---------- SUPPLIED DATA

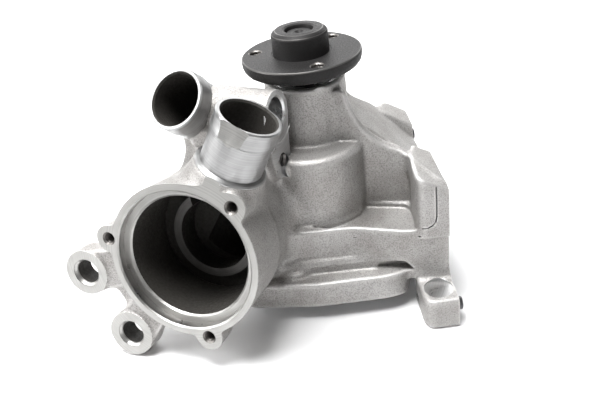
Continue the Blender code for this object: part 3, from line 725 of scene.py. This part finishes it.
def stub_roots():
    """Roots of the stubs, the saddle between them and the side port."""
    for (point, out), tail in ((STUB_A, 50), (STUB_B, 46)):
        add(bar(point - 27.4 * out, point - tail * out, 17.6, 19.5, 1.6), 3)
    add(bar(STUB_A[0] - 34 * STUB_A[1], STUB_A[0] - 54 * STUB_A[1], 18.5, 17, 4), 4)
    add(bar(STUB_A[0] - 44 * STUB_A[1], STAT_CENTRE - 33 * STAT_OUT + Vector((0, 0, 12)), 17.5,
            19, 14), 6)
    add(bar(STUB_A[0] - 50 * STUB_A[1], (-22, -6, 58), 16, 14, 13), 7)
    add(slab(soften([(-62, -26), (-54, -8), (-30, -24), (-38, -40)], 4), 88, 99, 2.5), 5)
    add(bar(STAT_CENTRE - 20 * STAT_OUT + Vector((0, 0, 23)),
            STUB_B[0] - 40 * STUB_B[1], 14.5, 17.5, 13), 6)
    add(bar(STUB_B[0] - 42 * STUB_B[1], (-34, -16, 56), 17.5, 16, 14), 7)
    add(bar(PAD_CENTRE - 2 * PAD_OUT, PAD_CENTRE - 34 * PAD_OUT, 12.0, 12.8, 1), 3.5)
    add(bar(PAD_CENTRE + 1.4 * PAD_OUT, PAD_CENTRE - 6 * PAD_OUT, 12.2, 12.2, 1.2), 1.0)
    low = PAD_CENTRE + LUG_DROP
    side = PAD_OUT.cross(Vector((0, 0, 1)))
    add(slab(soften([(-11.6, 0), (11.6, 0), (9.0, -25), (6, -33), (-6, -33), (-9.0, -25)], 5),
             -1.4, 14, 1.4, (PAD_CENTRE, side, (0, 0, 1), -PAD_OUT)), 2.5)
    add(bar(low - 6 * PAD_OUT, low - 16 * PAD_OUT + Vector((0, 0, -4)), 8.5, 9, 3), 5)


def hollows():
    """Pocket in the shelf, and the scoops above the shelf and above the rim."""
    pocket = (arc((-1, -9), DRUM_R + 1.0, 258, 318, 12) + [(24, -22), (44.5, -28), (46.5, -32)]
              + [(45.5, -52.2), (39, -51.4), (26, -46.6), (14, -42.3), (2, -41.6)])
    carve(slab(soften(pocket, 2), SHELF_Z - 2.6, SHELF_Z + 4.5, 0.6), 0.5)
    carve(wedge([(14, -62, 15.0), (47, -62, 15.0), (41, -47.5, 15.0), (26, -46.5, 15.0),
                 (20, -62, 21), (42, -62, 21), (38, -51, 20), (26, -50, 20)], 0.8), 0.5)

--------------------

▸ **TASK GOAL**: Please set down all the data word for word.

▸ **ANSWER IN FULL**:
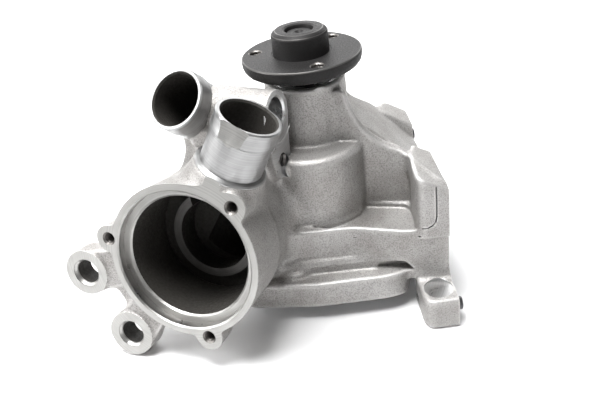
Continue the Blender code for this object: part 3, from line 725 of scene.py. This part finishes it.
def stub_roots():
    """Roots of the stubs, the saddle between them and the side port."""
    for (point, out), tail in ((STUB_A, 50), (STUB_B, 46)):
        add(bar(point - 27.4 * out, point - tail * out, 17.6, 19.5, 1.6), 3)
    add(bar(STUB_A[0] - 34 * STUB_A[1], STUB_A[0] - 54 * STUB_A[1], 18.5, 17, 4), 4)
    add(bar(STUB_A[0] - 44 * STUB_A[1], STAT_CENTRE - 33 * STAT_OUT + Vector((0, 0, 12)), 17.5,
            19, 14), 6)
    add(bar(STUB_A[0] - 50 * STUB_A[1], (-22, -6, 58), 16, 14, 13), 7)
    add(slab(soften([(-62, -26), (-54, -8), (-30, -24), (-38, -40)], 4), 88, 99, 2.5), 5)
    add(bar(STAT_CENTRE - 20 * STAT_OUT + Vector((0, 0, 23)),
            STUB_B[0] - 40 * STUB_B[1], 14.5, 17.5, 13), 6)
    add(bar(STUB_B[0] - 42 * STUB_B[1], (-34, -16, 56), 17.5, 16, 14), 7)
    add(bar(PAD_CENTRE - 2 * PAD_OUT, PAD_CENTRE - 34 * PAD_OUT, 12.0, 12.8, 1), 3.5)
    add(bar(PAD_CENTRE + 1.4 * PAD_OUT, PAD_CENTRE - 6 * PAD_OUT, 12.2, 12.2, 1.2), 1.0)
    low = PAD_CENTRE + LUG_DROP
    side = PAD_OUT.cross(Vector((0, 0, 1)))
    add(slab(soften([(-11.6, 0), (11.6, 0), (9.0, -25), (6, -33), (-6, -33), (-9.0, -25)], 5),
             -1.4, 14, 1.4, (PAD_CENTRE, side, (0, 0, 1), -PAD_OUT)), 2.5)
    add(bar(low - 6 * PAD_OUT, low - 16 * PAD_OUT + Vector((0, 0, -4)), 8.5, 9, 3), 5)


def hollows():
    """Pocket in the shelf, and the scoops above the shelf and above the rim."""
    pocket = (arc((-1, -9), DRUM_R + 1.0, 258, 318, 12) + [(24, -22), (44.5, -28), (46.5, -32)]
              + [(45.5, -52.2), (39, -51.4), (26, -46.6), (14, -42.3), (2, -41.6)])
    carve(slab(soften(pocket, 2), SHELF_Z - 2.6, SHELF_Z + 4.5, 0.6), 0.5)
    carve(wedge([(14, -62, 15.0), (47, -62, 15.0), (41, -47.5, 15.0), (26, -46.5, 15.0),
                 (20, -62, 21), (42, -62, 21), (38, -51, 20), (26, -50, 20)], 0.8), 0.5)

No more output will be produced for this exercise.